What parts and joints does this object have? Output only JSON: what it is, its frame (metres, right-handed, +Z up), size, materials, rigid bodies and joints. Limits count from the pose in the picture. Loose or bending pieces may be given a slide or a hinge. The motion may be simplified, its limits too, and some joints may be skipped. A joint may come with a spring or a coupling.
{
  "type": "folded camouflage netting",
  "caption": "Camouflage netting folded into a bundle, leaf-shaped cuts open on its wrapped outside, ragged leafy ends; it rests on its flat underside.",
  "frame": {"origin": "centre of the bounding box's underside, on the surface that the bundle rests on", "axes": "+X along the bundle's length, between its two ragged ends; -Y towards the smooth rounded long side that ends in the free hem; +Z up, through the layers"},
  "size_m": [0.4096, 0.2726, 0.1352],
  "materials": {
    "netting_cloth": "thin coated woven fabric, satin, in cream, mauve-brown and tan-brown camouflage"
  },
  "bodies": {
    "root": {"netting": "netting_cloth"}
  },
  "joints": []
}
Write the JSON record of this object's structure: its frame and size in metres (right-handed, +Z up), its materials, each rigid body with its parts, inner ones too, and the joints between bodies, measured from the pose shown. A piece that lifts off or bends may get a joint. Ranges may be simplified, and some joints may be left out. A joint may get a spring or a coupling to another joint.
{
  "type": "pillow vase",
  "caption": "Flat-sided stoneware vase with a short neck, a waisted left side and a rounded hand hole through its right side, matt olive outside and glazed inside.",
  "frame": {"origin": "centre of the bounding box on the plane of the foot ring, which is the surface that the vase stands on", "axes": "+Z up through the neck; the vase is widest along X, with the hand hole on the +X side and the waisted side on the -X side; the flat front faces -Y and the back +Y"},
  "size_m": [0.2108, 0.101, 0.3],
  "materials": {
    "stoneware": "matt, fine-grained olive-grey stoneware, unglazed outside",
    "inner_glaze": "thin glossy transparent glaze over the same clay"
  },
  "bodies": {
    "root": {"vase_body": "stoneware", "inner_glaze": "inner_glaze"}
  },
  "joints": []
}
::::::::
Problem details:
Go through the data and return every record exactly.

Solution below:
What parts and joints does this object have? Output only JSON: what it is, its frame (metres, right-handed, +Z up), size, materials, rigid bodies and joints. Limits count from the pose in the picture. Loose or bending pieces may be given a slide or a hinge. The motion may be simplified, its limits too, and some joints may be skipped. A joint may come with a spring or a coupling.
{
  "type": "folded camouflage netting",
  "caption": "Camouflage netting folded into a bundle, leaf-shaped cuts open on its wrapped outside, ragged leafy ends; it rests on its flat underside.",
  "frame": {"origin": "centre of the bounding box's underside, on the surface that the bundle rests on", "axes": "+X along the bundle's length, between its two ragged ends; -Y towards the smooth rounded long side that ends in the free hem; +Z up, through the layers"},
  "size_m": [0.4096, 0.2726, 0.1352],
  "materials": {
    "netting_cloth": "thin coated woven fabric, satin, in cream, mauve-brown and tan-brown camouflage"
  },
  "bodies": {
    "root": {"netting": "netting_cloth"}
  },
  "joints": []
}
Write the JSON record of this object's structure: its frame and size in metres (right-handed, +Z up), its materials, each rigid body with its parts, inner ones too, and the joints between bodies, measured from the pose shown. A piece that lifts off or bends may get a joint. Ranges may be simplified, and some joints may be left out. A joint may get a spring or a coupling to another joint.
{
  "type": "pillow vase",
  "caption": "Flat-sided stoneware vase with a short neck, a waisted left side and a rounded hand hole through its right side, matt olive outside and glazed inside.",
  "frame": {"origin": "centre of the bounding box on the plane of the foot ring, which is the surface that the vase stands on", "axes": "+Z up through the neck; the vase is widest along X, with the hand hole on the +X side and the waisted side on the -X side; the flat front faces -Y and the back +Y"},
  "size_m": [0.2108, 0.101, 0.3],
  "materials": {
    "stoneware": "matt, fine-grained olive-grey stoneware, unglazed outside",
    "inner_glaze": "thin glossy transparent glaze over the same clay"
  },
  "bodies": {
    "root": {"vase_body": "stoneware", "inner_glaze": "inner_glaze"}
  },
  "joints": []
}